**Prompt**
Give the data again, word for word.

begin Supplied data

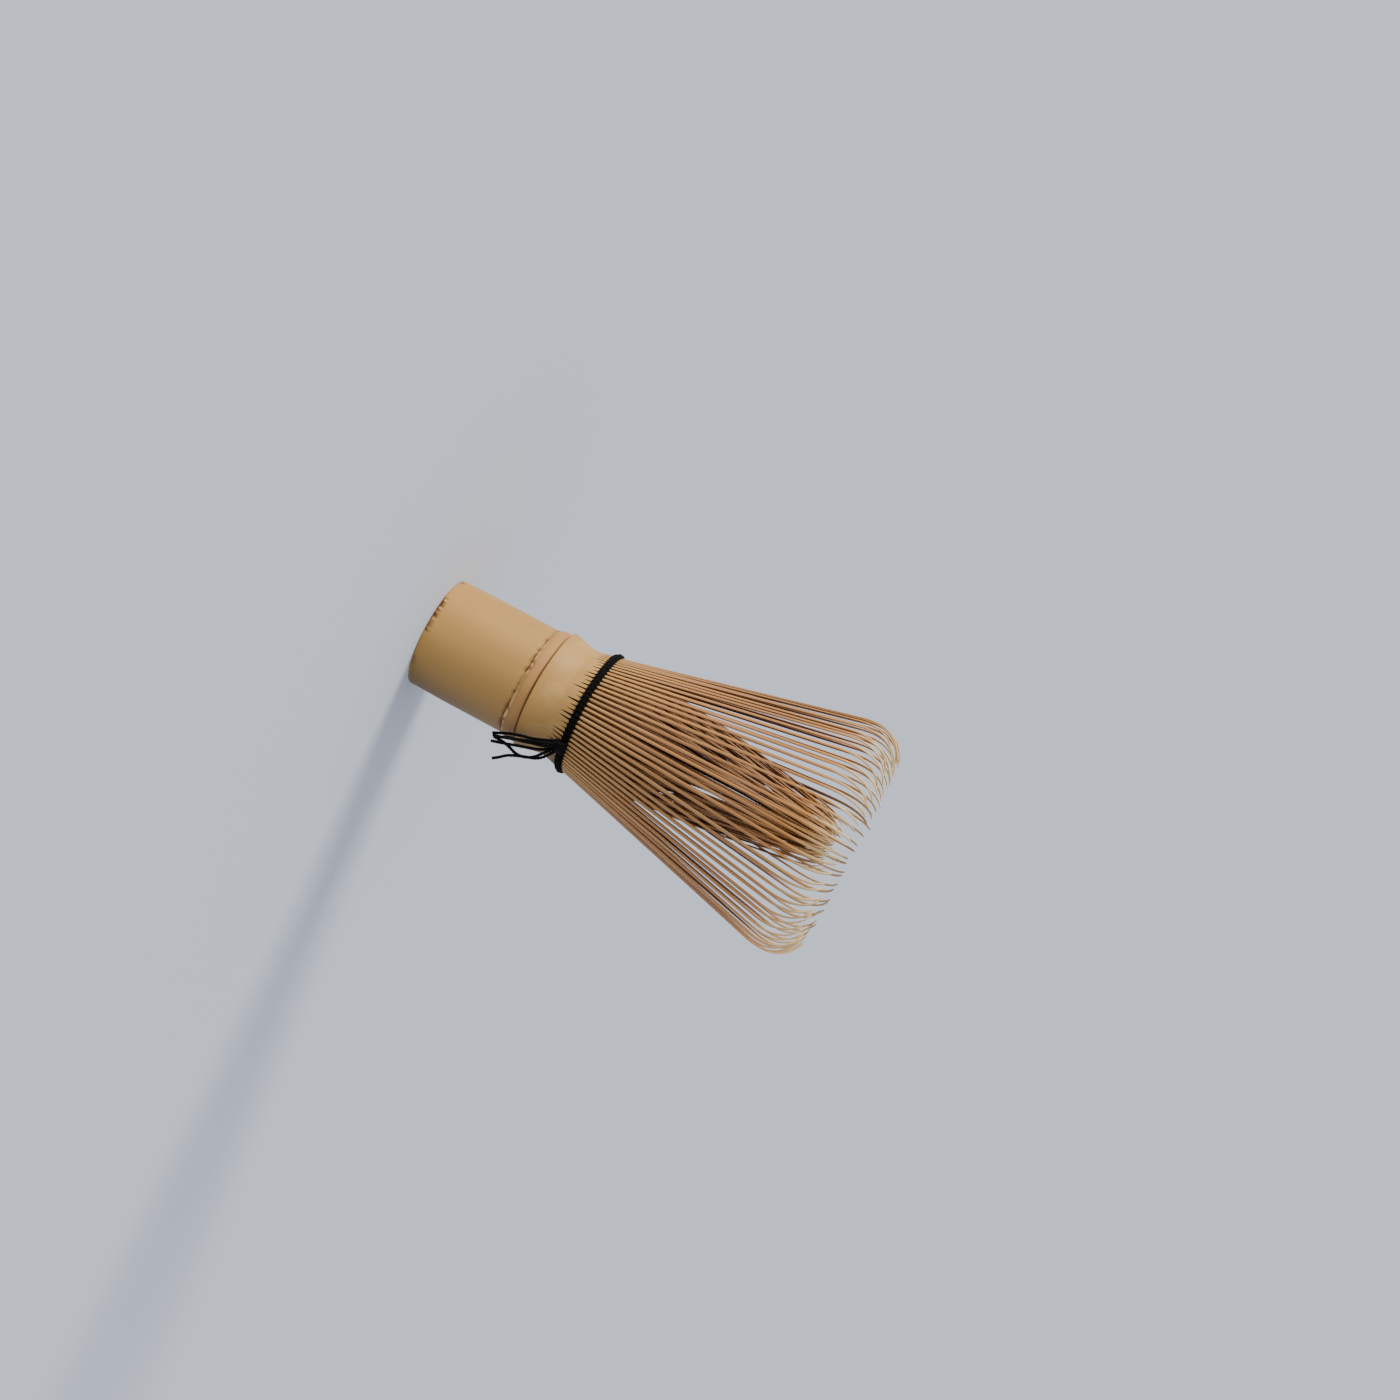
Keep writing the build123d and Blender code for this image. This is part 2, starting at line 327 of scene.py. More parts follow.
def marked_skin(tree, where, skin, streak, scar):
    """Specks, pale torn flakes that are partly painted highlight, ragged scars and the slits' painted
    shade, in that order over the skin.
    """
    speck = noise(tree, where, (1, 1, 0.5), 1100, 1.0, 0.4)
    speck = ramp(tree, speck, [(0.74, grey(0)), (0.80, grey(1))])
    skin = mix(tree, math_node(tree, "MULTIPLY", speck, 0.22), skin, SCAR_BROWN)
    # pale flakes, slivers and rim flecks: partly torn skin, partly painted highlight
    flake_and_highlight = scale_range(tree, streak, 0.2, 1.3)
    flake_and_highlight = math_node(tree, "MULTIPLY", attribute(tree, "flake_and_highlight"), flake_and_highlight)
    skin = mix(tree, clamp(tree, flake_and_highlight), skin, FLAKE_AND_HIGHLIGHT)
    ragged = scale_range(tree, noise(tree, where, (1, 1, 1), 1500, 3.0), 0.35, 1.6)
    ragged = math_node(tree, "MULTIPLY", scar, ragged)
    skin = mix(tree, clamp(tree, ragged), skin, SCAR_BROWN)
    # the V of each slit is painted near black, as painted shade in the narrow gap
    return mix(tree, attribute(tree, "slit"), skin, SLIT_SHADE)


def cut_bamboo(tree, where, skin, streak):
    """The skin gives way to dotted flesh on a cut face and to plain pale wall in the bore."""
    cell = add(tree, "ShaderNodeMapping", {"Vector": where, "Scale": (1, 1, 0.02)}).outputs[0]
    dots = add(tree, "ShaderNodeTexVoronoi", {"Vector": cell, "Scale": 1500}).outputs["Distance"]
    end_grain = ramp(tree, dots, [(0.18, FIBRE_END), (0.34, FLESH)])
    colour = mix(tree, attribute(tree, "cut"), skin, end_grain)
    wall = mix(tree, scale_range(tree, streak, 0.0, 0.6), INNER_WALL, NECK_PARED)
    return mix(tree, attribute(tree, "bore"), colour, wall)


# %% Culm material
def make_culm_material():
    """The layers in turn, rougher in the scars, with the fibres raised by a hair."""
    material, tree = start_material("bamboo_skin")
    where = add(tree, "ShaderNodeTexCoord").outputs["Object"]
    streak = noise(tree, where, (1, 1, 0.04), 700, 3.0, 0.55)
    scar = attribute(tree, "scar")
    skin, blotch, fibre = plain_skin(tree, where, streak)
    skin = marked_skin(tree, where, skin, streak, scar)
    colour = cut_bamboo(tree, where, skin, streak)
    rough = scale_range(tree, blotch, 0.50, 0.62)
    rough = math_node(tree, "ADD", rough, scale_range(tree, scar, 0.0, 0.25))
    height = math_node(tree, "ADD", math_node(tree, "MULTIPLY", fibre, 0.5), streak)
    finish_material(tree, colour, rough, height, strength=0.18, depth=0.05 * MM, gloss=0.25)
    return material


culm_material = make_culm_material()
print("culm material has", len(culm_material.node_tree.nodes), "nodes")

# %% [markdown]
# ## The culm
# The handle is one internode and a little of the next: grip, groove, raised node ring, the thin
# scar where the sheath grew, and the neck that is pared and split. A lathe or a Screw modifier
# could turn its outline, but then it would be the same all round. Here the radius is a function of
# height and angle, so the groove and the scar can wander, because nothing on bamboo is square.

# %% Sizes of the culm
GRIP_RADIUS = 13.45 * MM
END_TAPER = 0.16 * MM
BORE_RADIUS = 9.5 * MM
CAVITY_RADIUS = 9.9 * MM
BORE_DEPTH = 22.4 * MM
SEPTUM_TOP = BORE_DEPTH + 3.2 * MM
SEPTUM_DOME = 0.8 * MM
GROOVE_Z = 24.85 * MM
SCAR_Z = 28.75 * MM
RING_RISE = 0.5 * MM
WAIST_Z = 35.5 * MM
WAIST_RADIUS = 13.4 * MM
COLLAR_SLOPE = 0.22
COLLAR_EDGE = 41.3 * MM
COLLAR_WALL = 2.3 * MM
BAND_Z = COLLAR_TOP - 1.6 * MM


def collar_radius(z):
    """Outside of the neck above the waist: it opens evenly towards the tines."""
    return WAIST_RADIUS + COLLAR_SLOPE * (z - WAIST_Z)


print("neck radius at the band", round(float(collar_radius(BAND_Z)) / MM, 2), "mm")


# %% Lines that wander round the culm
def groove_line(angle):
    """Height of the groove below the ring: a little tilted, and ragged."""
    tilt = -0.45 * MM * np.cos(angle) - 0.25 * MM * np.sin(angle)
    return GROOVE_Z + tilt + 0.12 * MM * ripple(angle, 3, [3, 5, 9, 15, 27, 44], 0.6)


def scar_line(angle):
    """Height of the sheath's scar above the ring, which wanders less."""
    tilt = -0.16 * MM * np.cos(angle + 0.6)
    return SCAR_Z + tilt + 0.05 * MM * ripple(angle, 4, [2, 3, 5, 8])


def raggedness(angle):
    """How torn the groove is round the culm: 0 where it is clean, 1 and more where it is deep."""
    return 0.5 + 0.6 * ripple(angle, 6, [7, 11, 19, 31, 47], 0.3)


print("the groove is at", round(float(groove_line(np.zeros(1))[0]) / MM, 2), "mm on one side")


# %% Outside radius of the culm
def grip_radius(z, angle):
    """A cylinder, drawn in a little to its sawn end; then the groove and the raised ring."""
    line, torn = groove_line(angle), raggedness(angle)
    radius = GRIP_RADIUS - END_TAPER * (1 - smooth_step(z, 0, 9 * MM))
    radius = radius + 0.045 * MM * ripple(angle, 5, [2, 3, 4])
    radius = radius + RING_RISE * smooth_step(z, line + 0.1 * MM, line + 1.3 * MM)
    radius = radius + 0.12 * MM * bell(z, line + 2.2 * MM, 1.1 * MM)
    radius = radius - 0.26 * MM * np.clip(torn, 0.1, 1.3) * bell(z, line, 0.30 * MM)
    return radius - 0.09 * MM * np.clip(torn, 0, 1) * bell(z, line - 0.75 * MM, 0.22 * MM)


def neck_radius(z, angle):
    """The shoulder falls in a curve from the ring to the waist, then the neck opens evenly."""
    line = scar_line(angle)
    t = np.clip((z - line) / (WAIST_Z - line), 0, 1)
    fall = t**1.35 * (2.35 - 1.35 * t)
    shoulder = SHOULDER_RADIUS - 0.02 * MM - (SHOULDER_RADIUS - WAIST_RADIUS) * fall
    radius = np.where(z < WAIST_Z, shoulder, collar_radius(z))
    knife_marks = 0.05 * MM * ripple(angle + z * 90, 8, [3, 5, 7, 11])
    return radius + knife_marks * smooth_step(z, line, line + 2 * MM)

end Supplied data

**Problem solution**
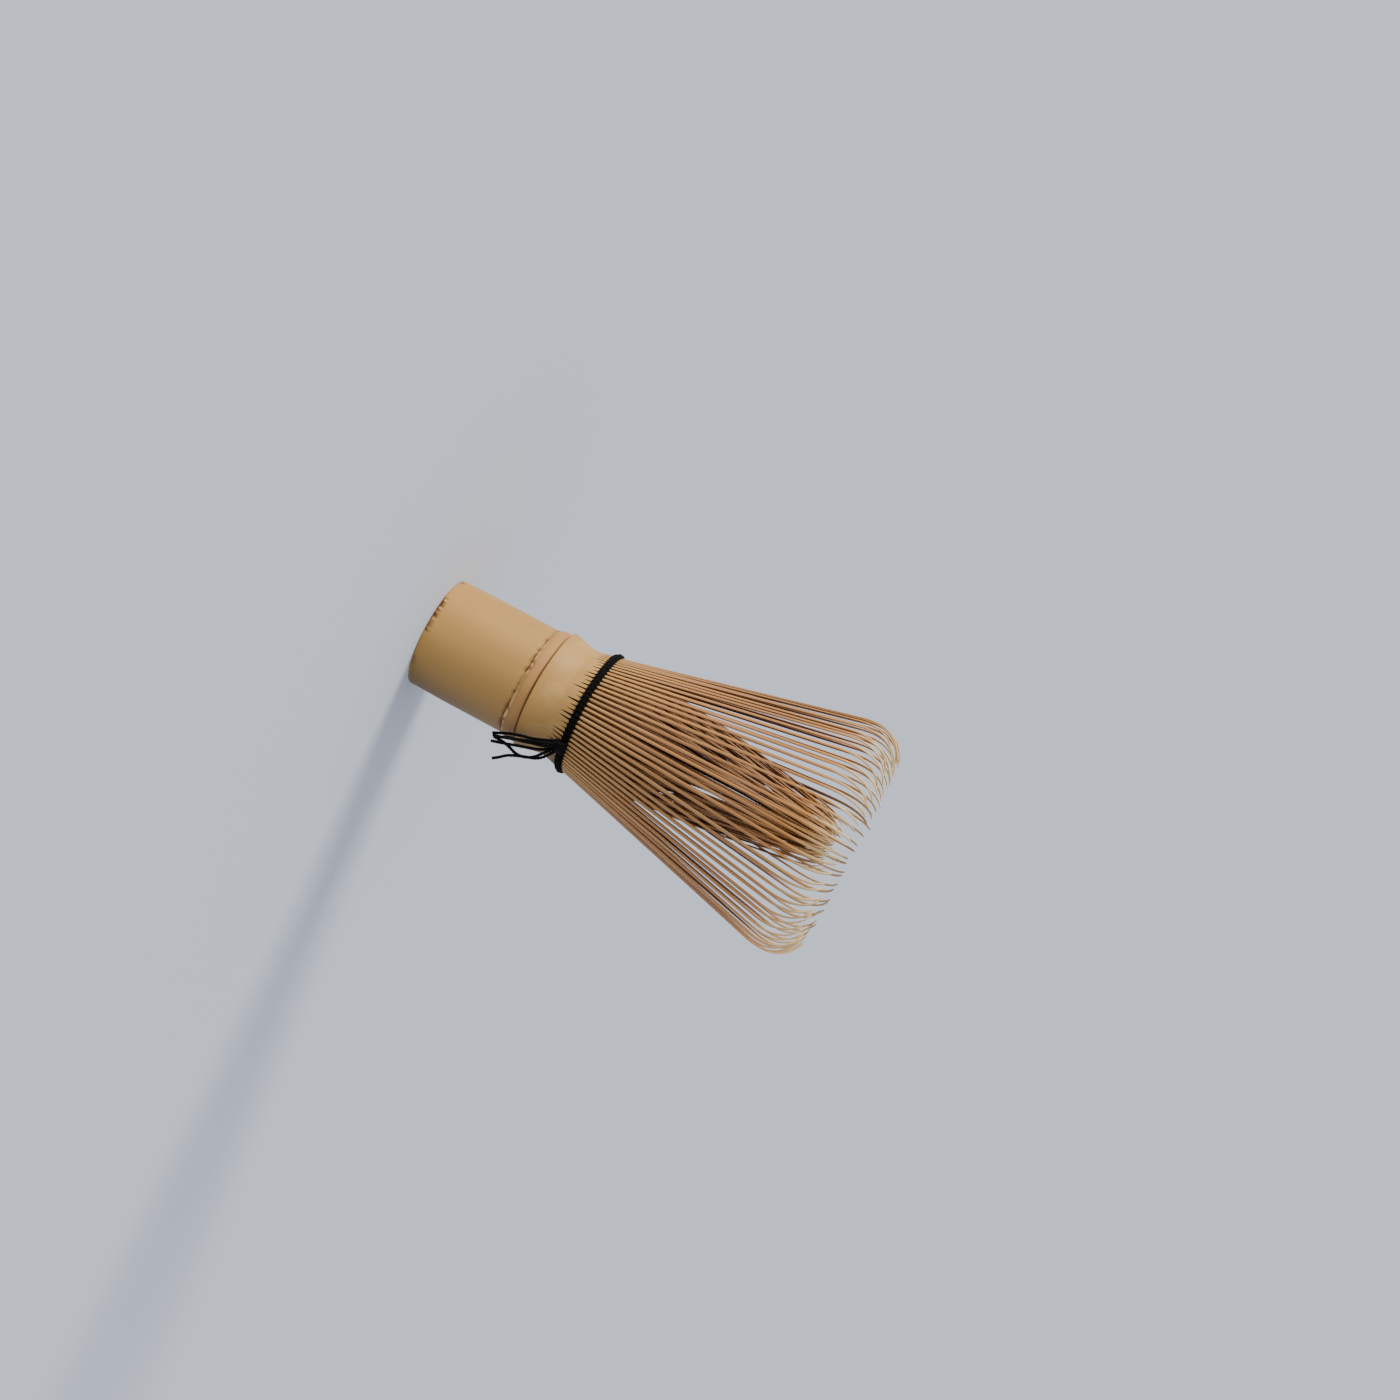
Keep writing the build123d and Blender code for this image. This is part 2, starting at line 327 of scene.py. More parts follow.
def marked_skin(tree, where, skin, streak, scar):
    """Specks, pale torn flakes that are partly painted highlight, ragged scars and the slits' painted
    shade, in that order over the skin.
    """
    speck = noise(tree, where, (1, 1, 0.5), 1100, 1.0, 0.4)
    speck = ramp(tree, speck, [(0.74, grey(0)), (0.80, grey(1))])
    skin = mix(tree, math_node(tree, "MULTIPLY", speck, 0.22), skin, SCAR_BROWN)
    # pale flakes, slivers and rim flecks: partly torn skin, partly painted highlight
    flake_and_highlight = scale_range(tree, streak, 0.2, 1.3)
    flake_and_highlight = math_node(tree, "MULTIPLY", attribute(tree, "flake_and_highlight"), flake_and_highlight)
    skin = mix(tree, clamp(tree, flake_and_highlight), skin, FLAKE_AND_HIGHLIGHT)
    ragged = scale_range(tree, noise(tree, where, (1, 1, 1), 1500, 3.0), 0.35, 1.6)
    ragged = math_node(tree, "MULTIPLY", scar, ragged)
    skin = mix(tree, clamp(tree, ragged), skin, SCAR_BROWN)
    # the V of each slit is painted near black, as painted shade in the narrow gap
    return mix(tree, attribute(tree, "slit"), skin, SLIT_SHADE)


def cut_bamboo(tree, where, skin, streak):
    """The skin gives way to dotted flesh on a cut face and to plain pale wall in the bore."""
    cell = add(tree, "ShaderNodeMapping", {"Vector": where, "Scale": (1, 1, 0.02)}).outputs[0]
    dots = add(tree, "ShaderNodeTexVoronoi", {"Vector": cell, "Scale": 1500}).outputs["Distance"]
    end_grain = ramp(tree, dots, [(0.18, FIBRE_END), (0.34, FLESH)])
    colour = mix(tree, attribute(tree, "cut"), skin, end_grain)
    wall = mix(tree, scale_range(tree, streak, 0.0, 0.6), INNER_WALL, NECK_PARED)
    return mix(tree, attribute(tree, "bore"), colour, wall)


# %% Culm material
def make_culm_material():
    """The layers in turn, rougher in the scars, with the fibres raised by a hair."""
    material, tree = start_material("bamboo_skin")
    where = add(tree, "ShaderNodeTexCoord").outputs["Object"]
    streak = noise(tree, where, (1, 1, 0.04), 700, 3.0, 0.55)
    scar = attribute(tree, "scar")
    skin, blotch, fibre = plain_skin(tree, where, streak)
    skin = marked_skin(tree, where, skin, streak, scar)
    colour = cut_bamboo(tree, where, skin, streak)
    rough = scale_range(tree, blotch, 0.50, 0.62)
    rough = math_node(tree, "ADD", rough, scale_range(tree, scar, 0.0, 0.25))
    height = math_node(tree, "ADD", math_node(tree, "MULTIPLY", fibre, 0.5), streak)
    finish_material(tree, colour, rough, height, strength=0.18, depth=0.05 * MM, gloss=0.25)
    return material


culm_material = make_culm_material()
print("culm material has", len(culm_material.node_tree.nodes), "nodes")

# %% [markdown]
# ## The culm
# The handle is one internode and a little of the next: grip, groove, raised node ring, the thin
# scar where the sheath grew, and the neck that is pared and split. A lathe or a Screw modifier
# could turn its outline, but then it would be the same all round. Here the radius is a function of
# height and angle, so the groove and the scar can wander, because nothing on bamboo is square.

# %% Sizes of the culm
GRIP_RADIUS = 13.45 * MM
END_TAPER = 0.16 * MM
BORE_RADIUS = 9.5 * MM
CAVITY_RADIUS = 9.9 * MM
BORE_DEPTH = 22.4 * MM
SEPTUM_TOP = BORE_DEPTH + 3.2 * MM
SEPTUM_DOME = 0.8 * MM
GROOVE_Z = 24.85 * MM
SCAR_Z = 28.75 * MM
RING_RISE = 0.5 * MM
WAIST_Z = 35.5 * MM
WAIST_RADIUS = 13.4 * MM
COLLAR_SLOPE = 0.22
COLLAR_EDGE = 41.3 * MM
COLLAR_WALL = 2.3 * MM
BAND_Z = COLLAR_TOP - 1.6 * MM


def collar_radius(z):
    """Outside of the neck above the waist: it opens evenly towards the tines."""
    return WAIST_RADIUS + COLLAR_SLOPE * (z - WAIST_Z)


print("neck radius at the band", round(float(collar_radius(BAND_Z)) / MM, 2), "mm")


# %% Lines that wander round the culm
def groove_line(angle):
    """Height of the groove below the ring: a little tilted, and ragged."""
    tilt = -0.45 * MM * np.cos(angle) - 0.25 * MM * np.sin(angle)
    return GROOVE_Z + tilt + 0.12 * MM * ripple(angle, 3, [3, 5, 9, 15, 27, 44], 0.6)


def scar_line(angle):
    """Height of the sheath's scar above the ring, which wanders less."""
    tilt = -0.16 * MM * np.cos(angle + 0.6)
    return SCAR_Z + tilt + 0.05 * MM * ripple(angle, 4, [2, 3, 5, 8])


def raggedness(angle):
    """How torn the groove is round the culm: 0 where it is clean, 1 and more where it is deep."""
    return 0.5 + 0.6 * ripple(angle, 6, [7, 11, 19, 31, 47], 0.3)


print("the groove is at", round(float(groove_line(np.zeros(1))[0]) / MM, 2), "mm on one side")


# %% Outside radius of the culm
def grip_radius(z, angle):
    """A cylinder, drawn in a little to its sawn end; then the groove and the raised ring."""
    line, torn = groove_line(angle), raggedness(angle)
    radius = GRIP_RADIUS - END_TAPER * (1 - smooth_step(z, 0, 9 * MM))
    radius = radius + 0.045 * MM * ripple(angle, 5, [2, 3, 4])
    radius = radius + RING_RISE * smooth_step(z, line + 0.1 * MM, line + 1.3 * MM)
    radius = radius + 0.12 * MM * bell(z, line + 2.2 * MM, 1.1 * MM)
    radius = radius - 0.26 * MM * np.clip(torn, 0.1, 1.3) * bell(z, line, 0.30 * MM)
    return radius - 0.09 * MM * np.clip(torn, 0, 1) * bell(z, line - 0.75 * MM, 0.22 * MM)


def neck_radius(z, angle):
    """The shoulder falls in a curve from the ring to the waist, then the neck opens evenly."""
    line = scar_line(angle)
    t = np.clip((z - line) / (WAIST_Z - line), 0, 1)
    fall = t**1.35 * (2.35 - 1.35 * t)
    shoulder = SHOULDER_RADIUS - 0.02 * MM - (SHOULDER_RADIUS - WAIST_RADIUS) * fall
    radius = np.where(z < WAIST_Z, shoulder, collar_radius(z))
    knife_marks = 0.05 * MM * ripple(angle + z * 90, 8, [3, 5, 7, 11])
    return radius + knife_marks * smooth_step(z, line, line + 2 * MM)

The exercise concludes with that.